In the hunter/gatherer millenia stigma meant marking enemies or contagious people or people who were troublemakers, Excluding them, even by killing them, was practical in terms of protecting the group. Much of the business of the hunting band was making worthy children, so the stigmatized should be excluded from reproduction. Of course, they got frustrated and took what they weren’t supposed to have.


These deep assumptions are hard to challenge. In fact, I don’t think reasoning or parsing words or arguing history does much to change them. What DOES work is story and particularly filmed story, artfully presented. I’ve been enjoying the whole sixty-episode span of the series called “The Wire” and have just completed the first story span, three years long. It’s complex but the subject is society as illustrated by the city of Baltimore. The writers and producers call it “long form television” which has several meanings.

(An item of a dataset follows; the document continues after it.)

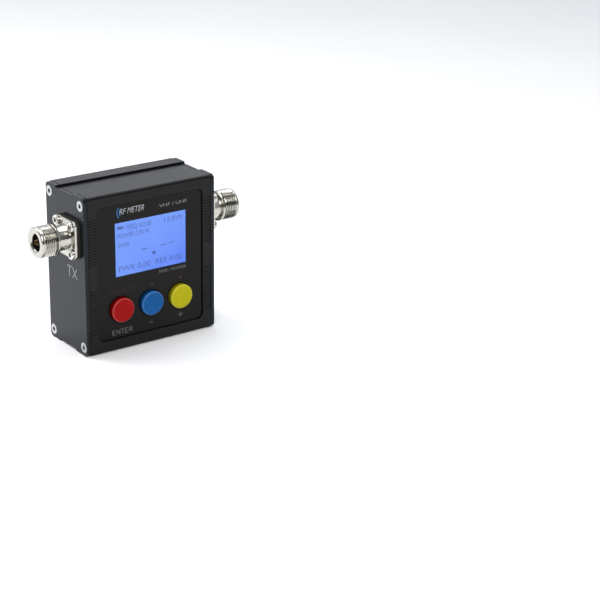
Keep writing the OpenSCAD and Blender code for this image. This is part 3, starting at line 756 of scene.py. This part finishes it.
def make_display():
    dress("lcd_glass", DISPLAY)
    low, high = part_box("display_window")
    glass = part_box("lcd_glass")[0].y
    face = face_matrix(Vector((low.x, glass, low.z)), (1, 0, 0), UP)
    width, top = (high.x - low.x) / MM, (high.z - low.z) / MM
    # X and Y of each middle from the window's lower left corner, then width and height
    bars = ((3.2, top - 2.9, 3.4, 1.5), (5.2, top - 2.9, 0.5, 0.8))
    words = (
        ("FREQ 435.00", 14.0, top - 3.6, 14.5, 2.6), ("12.0W", width - 7.0, top - 3.4, 11, 2.6),
        ("POWER 0.00 W", 11.0, top - 7.2, 18.5, 2.5), ("SWR", 5.2, top - 12.2, 6.5, 2.2),
        ("PWR 0.00  REF 0.00", width / 2, 3.6, width - 4, 2.9),
    )
    dashes = (
        (17, 11.6, 3.4, 0.6), (22.6, 8.6, 1.9, 1.6), (28.2, 11.8, 3.6, 0.5), (33.2, 12.1, 3.6, 0.5),
    )
    marks = bmesh.new()
    for place in bars:
        bar(marks, *place, face)
    for text, x, y, wide, tall in words:
        text_shape(marks, text, x, y, tall, face, width=wide)
    for place in dashes:
        bar(marks, *place, face)
    ink_piece("lcd_segments", marks, SEGMENTS, "lcd")
    dress("display_window", WINDOW)


# ---- The pieces that stay as the frame has them ----

STAYING = {
    "left_plate_screws": STEEL_SCREW, "right_plate_screws": STEEL_SCREW,
    "lcd_backlight": WHITE_PLASTIC, "lcd_frame": BLACK_PLASTIC, "display_pins": BRASS,
    "main_board": BOARD, "board_standoffs": BRASS, "board_screws": STEEL_SCREW,
    "processor": BLACK_PLASTIC, "board_chips": BLACK_PLASTIC, "crystal": SHEET_STEEL,
    "enter_switch_body": BLACK_PLASTIC, "minus_switch_body": BLACK_PLASTIC,
    "plus_switch_body": BLACK_PLASTIC, "enter_plunger": WHITE_PLASTIC,
    "minus_plunger": WHITE_PLASTIC, "plus_plunger": WHITE_PLASTIC,
    "enter_button": RED, "minus_button": BLUE, "plus_button": YELLOW,
    "power_switch_body": SHEET_STEEL, "power_switch_knob": BLACK_PLASTIC,
    "usb_shell": SHEET_STEEL, "usb_tongue": BLACK_PLASTIC,
    "battery_cell": FOIL, "battery_pad": BLACK_PLASTIC, "battery_socket": WHITE_PLASTIC,
    "battery_leads": LEAD, "coupler_board": BOARD, "coupler_shield": SHEET_STEEL,
    "coupler_header": BLACK_PLASTIC,
}

# ---- Camera, lights and floor ----

# Which way the camera looks, in degrees, and where it stands from the foot of the case, in
# metres along its own right, up and back
VIEW_AZIMUTH, VIEW_ELEVATION, VIEW_ROLL = -36.67, 21.24, 1.03
EYE_RIGHT, EYE_UP, EYE_BACK = 0.08659, 0.01570, 0.90055
LENS = 103.98
# Name, place, point lit, size in metres and power in watts
LAMPS = (
    ("key", (-0.45, 0.55, 0.75), (0, 0, 0.03), (0.5, 0.5), 5.5),
    ("top", (0.15, 0.1, 1.0), (0, 0, 0), (0.7, 0.7), 4),
    ("front_fill", (-0.35, -0.7, 0.7), (0, -0.03, 0), (0.7, 0.5), 7),
)
# The studio's strength beyond the case and on the photographer's side, and the cosines of the
# angle from the photographer's direction between which it changes
STUDIO_FAR, STUDIO_NEAR = 1.05, 0.07
STUDIO_CHANGE = (-0.5, 0.6)
STUDIO_TINT = (0.93, 0.955, 1.03, 1)
# Half the floor's width, in metres, and how far it lies below the foot of the case
FLOOR_HALF, FLOOR_SINK = 3.0, 0.05


def make_camera():
    """Adds the camera and gives the direction from the case towards it."""
    azimuth, elevation = math.radians(VIEW_AZIMUTH), math.radians(VIEW_ELEVATION)
    roll = math.radians(VIEW_ROLL)
    level = math.cos(elevation)
    back = Vector((math.sin(azimuth) * level, -math.cos(azimuth) * level, math.sin(elevation)))
    flat_right = UP.cross(back).normalized()
    flat_up = back.cross(flat_right)
    right = math.cos(roll) * flat_right + math.sin(roll) * flat_up
    up = math.cos(roll) * flat_up - math.sin(roll) * flat_right
    data = bpy.data.cameras.new("camera")
    data.lens = LENS
    data.clip_start = 0.01
    data.clip_end = 50
    camera = bpy.data.objects.new("camera", data)
    eye = CASE_FOOT + EYE_RIGHT * right + EYE_UP * up + EYE_BACK * back
    camera.matrix_world = axes_matrix(eye, right, up, back)
    SCENE.collection.objects.link(camera)
    SCENE.camera = camera
    return back


def add_light(name, place, target, size, power):
    data = bpy.data.lights.new(name, "AREA")
    data.shape = "RECTANGLE"
    data.size, data.size_y = size
    data.energy = power
    light = bpy.data.objects.new(name, data)
    light.location = place
    light.rotation_euler = (Vector(target) - Vector(place)).to_track_quat("-Z", "Y").to_euler()
    SCENE.collection.objects.link(light)


def make_world(towards_camera):
    """A bright studio that is darker on the photographer's side."""
    world = bpy.data.worlds.new("studio")
    world.use_nodes = True
    nodes, links = world.node_tree.nodes, world.node_tree.links
    background = nodes["Background"]
    place = nodes.new("ShaderNodeTexCoord")
    facing = nodes.new("ShaderNodeVectorMath")
    facing.operation = "DOT_PRODUCT"
    links.new(place.outputs["Generated"], facing.inputs[0])
    level = Vector((towards_camera.x, towards_camera.y, 0))
    facing.inputs[1].default_value = level.normalized()
    ramp = nodes.new("ShaderNodeMapRange")
    ramp.inputs["From Min"].default_value = STUDIO_CHANGE[0]
    ramp.inputs["From Max"].default_value = STUDIO_CHANGE[1]
    ramp.inputs["To Min"].default_value = STUDIO_FAR
    ramp.inputs["To Max"].default_value = STUDIO_NEAR
    links.new(facing.outputs["Value"], ramp.inputs["Value"])
    links.new(ramp.outputs["Result"], background.inputs["Strength"])
    background.inputs["Color"].default_value = STUDIO_TINT
    SCENE.world = world


def make_floor():
    """A plain pale floor, faintly uneven in tone."""
    half = FLOOR_HALF
    shape = bmesh.new()
    corners = [(-half, -half), (half, -half), (half, half), (-half, half)]
    shape.faces.new([shape.verts.new((x, y, -FLOOR_SINK * MM)) for x, y in corners])
    mesh = bpy.data.meshes.new("floor")
    shape.to_mesh(mesh)
    shape.free()
    paint = Paint("pale_floor", Specular_IOR_Level=0.1)
    tone = paint.noise((120, 120, 120))
    base = paint.mixed(tone, (0.86, 0.86, 0.86, 1), (0.90, 0.90, 0.895, 1))
    mesh.materials.append(paint.finish(Base_Color=base, Roughness=0.6))
    floor = bpy.data.objects.new("floor", mesh)
    SCENE.collection.objects.link(floor)


def make_studio():
    towards_camera = make_camera()
    make_world(towards_camera)
    make_floor()
    for lamp in LAMPS:
        add_light(*lamp)
    SCENE.view_settings.view_transform = "Standard"


make_studio()
make_case()
make_sockets()
make_prints()
make_display()
for node, material in STAYING.items():
    dress(node, material)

First, it’s five years worth of hourly episodes; second, now on DVD one can sit down and watch all sixty episodes at home just as one might read, say, “War and Peace.” Third, those interested can rewatch many of the episodes with voice-over commentary from those involved, hearing what decisions were made and why, what real life sources were used, and a certain amount of philosophy which boils down to “I love Baltimore, warts and all.” I’m sure they have had a profound influence on the argument about legalizing marijuana. (They’re for it and you see why.)


It’s not a bitter show and resists the stigmatization of any group. It’s like the yin-yang sign that has a little black in the white and a little white in the black. It shrives most characters but cloaks no one in the sense of invisibility. In fact, what begins to develop -- though only in my eyes, so I may be projecting it -- is my bottom-line which is that situations are what make villains. If you don’t have starving people, if you don’t have a forest full of game “owned” by lords, if you don’t have an oppressive sheriff, you don’t have Robin Hood.


As it turns out, the Robin Hood in this series is Omar: black, gay, a killer but not violent. (The other version is Brother Mouzone, an equally potent gunslinger from a similarly mysterious source. Brother would defend academics.) Omar is outrageous. Finding himself out of “honey nut” breakfast cereal he puts on silk satin pajama bottoms with a flowing matched robe and walks out down the street to the corner store, picking up a drug stash on the way back. But he takes his grandmother in her splendid “crown” (designer hat) to church once a month, he does not kill on Sunday, and he and Brother Mouzone are the only ones who never use the “f” word. And Omar doesn’t worry about AIDS, though his heart is broken when his lover is killed by torture in order to punish him. Omar is a challenge to the concept of stigma. He don’t need to wear no ribbon. Should he be shriven?